Our interview with Highland MSP Rob Gibson took place not in a constituency office, party building or headquarters but rather a local bustling café in Foulis Ferry (Storehouse) crowded with  grannies, young parents, under 5s and one or two aggressively territorial lunching ladies. We slurped soup, chatted and an outside observer would probably conclude few political science insights were being transmitted. But they would be wrong. Interviews – at any venue – can be  priceless at providing background information, but also a glimpse into the first-hand experience that shapes everyday politics. Interviewees are also one of best sources for further contacts. (‘Oh you must speak to X’; or ‘You really should contact  X to get real story behind that..’). Such contact names are gold dust for researches but they can also leave one feeling a bit daunted; they remind us of just how much we still need to investigate, learn and know.

Despite our specific and quaint Highlands & Islands setting we were struck by more general themes relevant to political science research: 

1. The rural-urban divide characterising electoral, political culture and geography studies was unmistakable. Just one illustration  –  we learned that unlike those city slicker greens, H&I Greens are ‘red-meat eating’, down-to-earth political actors. To put it more colourfully: they are as likely to ‘eat Bambi as cuddle him’)    

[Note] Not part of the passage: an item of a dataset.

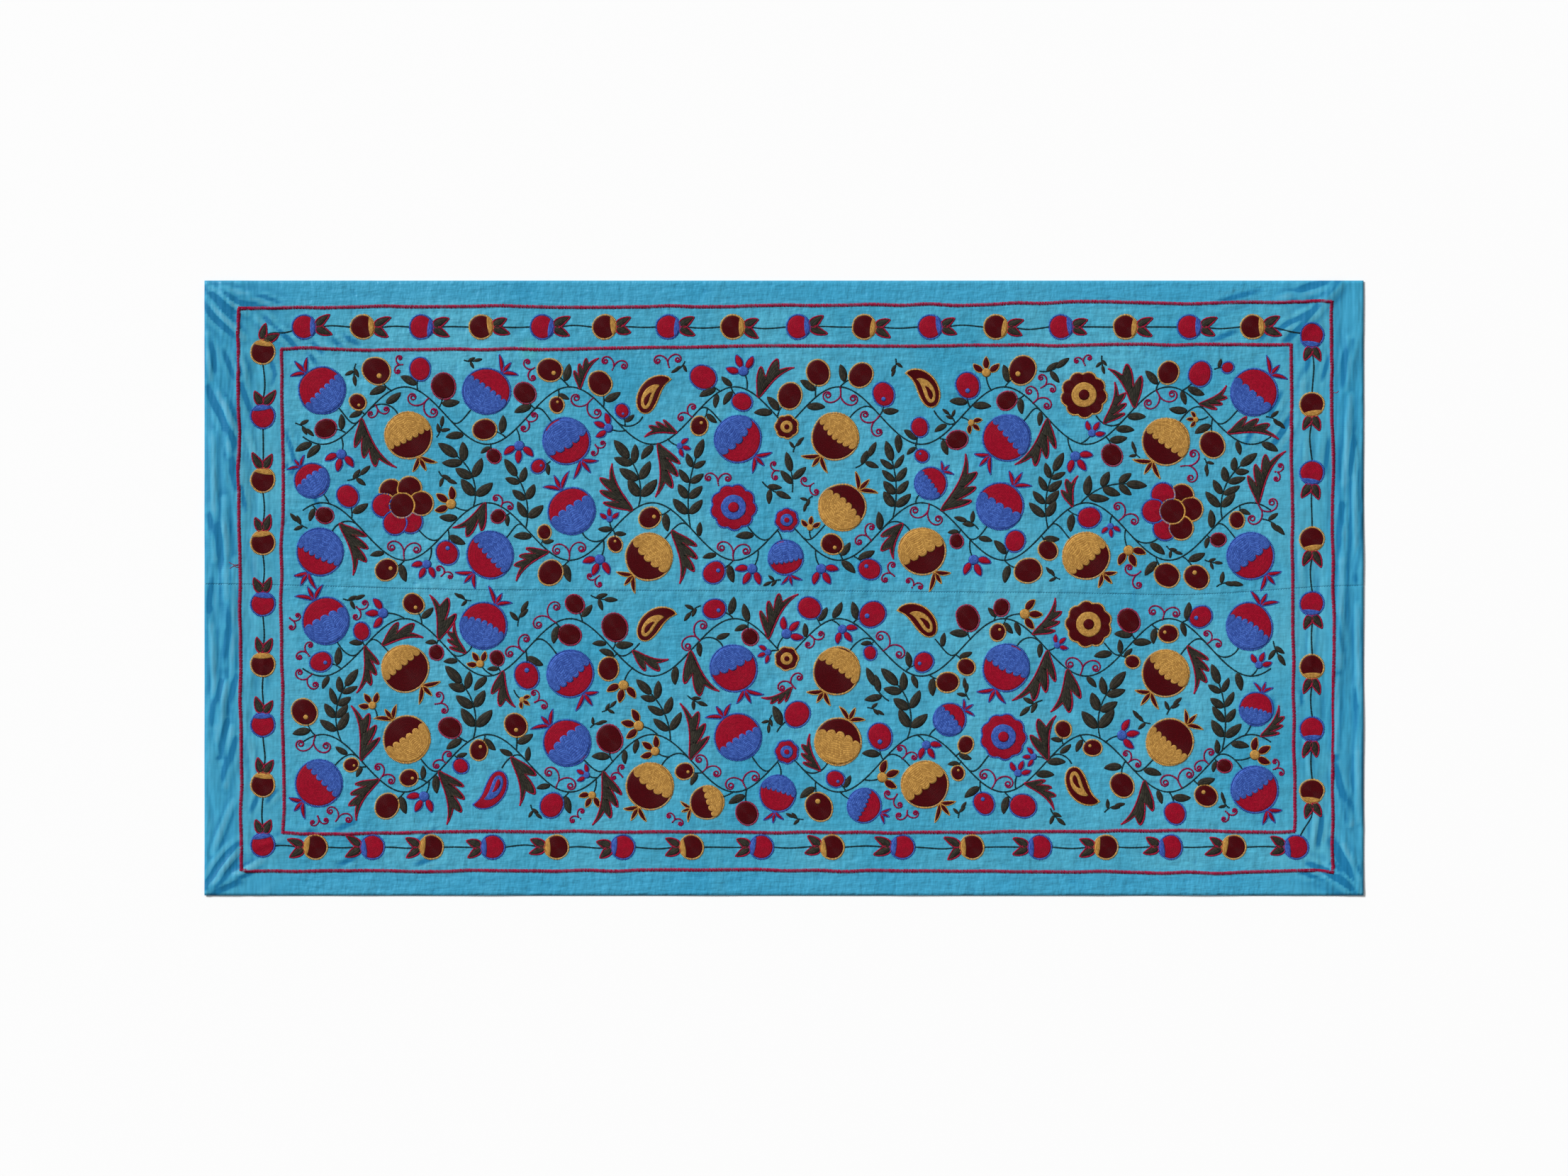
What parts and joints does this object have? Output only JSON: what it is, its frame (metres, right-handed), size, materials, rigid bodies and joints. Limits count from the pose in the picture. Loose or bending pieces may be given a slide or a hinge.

2. The theme of power relations suffused our visit: first, the crucial role played by institutional inertia, but also the power of individual ‘agency’ to overcome it (the drive and determination of community activists was particularly evident). Secondly we were continually struck by the underlying currents of political competition between levels of government, between citizen groups and local authorities, between political individuals. In short – and you shouldn’t be surprised to read this on this blog – politics is everywhere.

We’ve got quite a lot more field research to do throughout Scotland. That field work might not all take place in venues as delightful as Easter Ross but it will be revealing none the less. You can check out our results on the EnGAGE website in coming months. In the meantime, thanks for reading.